In my recently released book, A Taste of Imagination: Video Games & Sufi Spirituality, I dedicate an entire chapter to the motif of ‘unveiling’ in video games. With an homage to Shakespeare, who masterfully broke the 4th — and 5th wall — in playwriting, I discuss the craftsmanship of video game designers, specifically Ken Levine and his masterpiece Bioshock, to likewise lift the invisible curtains dividing the virtual world of the game from the physical world of the gamer. In the case of Bioshock, Ken Levine’s brilliantly scripted line: “Would you kindly!” which the antagonist Atlas Fontaine uses to command the protagonist — and vicariously the gamer — to follow his prerogatives brings the player into the world of Rapture, whereby we also become, if only for a moment, spliced citizens of an underwater dystopia.

Here also, in The Last Guardian, we find that Japan Studio has successfully conveyed the emotion of a mythical world of a video game through the control scheme. But this is not simply an attempt to complicate the controls, rather to loosen them. The gamer has no visible path to mash a specific button combination in order to, with certitude, make Trico or the boy do something. Rather, this is a vicariously impeccable representation of an essential principle of nature and life in general: things proceed at their own pace. We only have the power to do our part, the rest falls outside our control.


We set things in motion, with our intentions and motivations, but we may not see the end result that we hope for immediately, or even in our lifetime. Ultimately, however, that is the point of life, to humble us and make us accept our weakness, while simultaneously encouraging us to never give up. This act of ‘unveiling’ is more pronounced in The Last Guardian since as gamers who take this medium of art seriously, we might be frustrated by the control scheme implemented by the designers, but then bewildered by our own frustration that a video game has set out to do exactly what we hope all art works in this genre do: represent life realistically to some degree.


We find out, somewhere in the middle of the game, that this mythical journey which the boy has been taken on involuntarily, is a necessary ritual, a coming-to-be moment for all the children in the village who must come face to face with their worst fears. But we slowly learn that, again, the challenge of the boy is not merely to return home, himself transformed, but also to do the unthinkable and mold a vicious beast into a gentle giant. In this regard, Trico appears as a mirror for the boy, who in the strength and frightening form of the former, learns to find his own ability to conquer indomitable odds. Likewise, the boy also appears as a reflection for Trico, who in the weakness and innocence of the former finds a solemn heart underneath his colossal form.

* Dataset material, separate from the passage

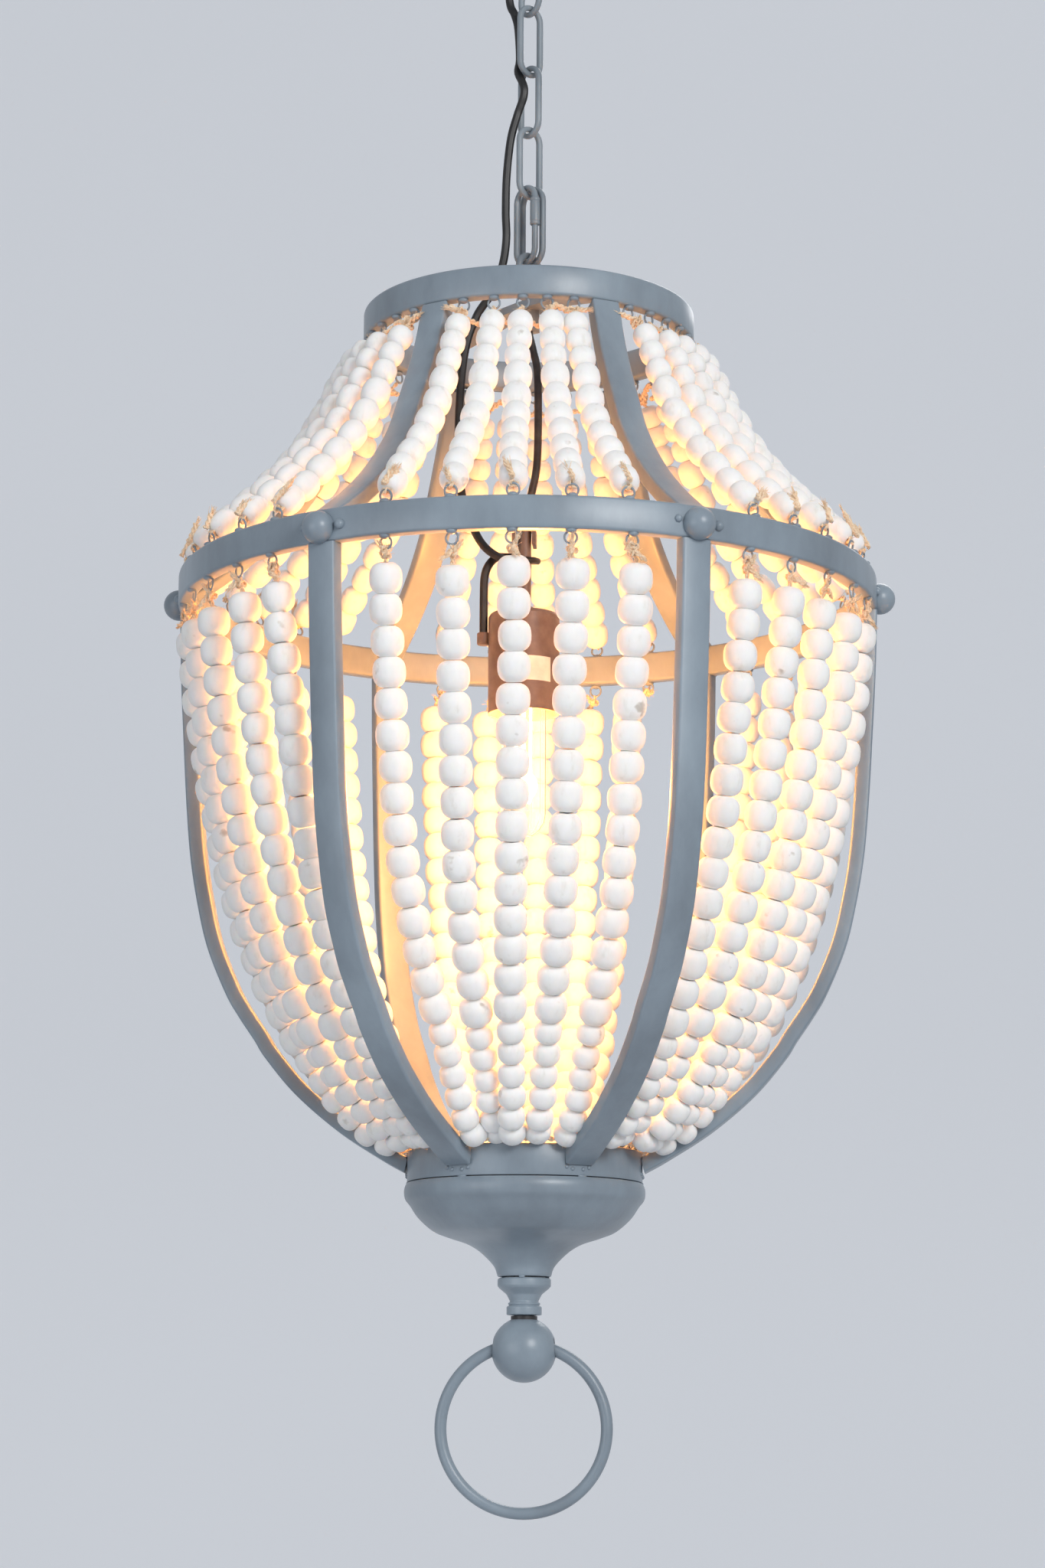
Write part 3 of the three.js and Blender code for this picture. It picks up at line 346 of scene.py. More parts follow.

What The Last Guardian also shows in this intimate friendship between Trico and the boy is the power of love that often has an inverse correlation with physical size: it is not the physically biggest or strongest of people or things that command our hearts, but rather the smallest, weakest, and gentlest that conquer our beings. Think of infants and small pets, how they are able to command adults to speak and behave like them or to clean and wash them, actions we would find humiliating to perform for the sake of people our own age and size.


This is the power of love that is shared between Trico and the young boy. The former allowed the boy to find the beast within, while the latter helped the beast find the infant’s heart within.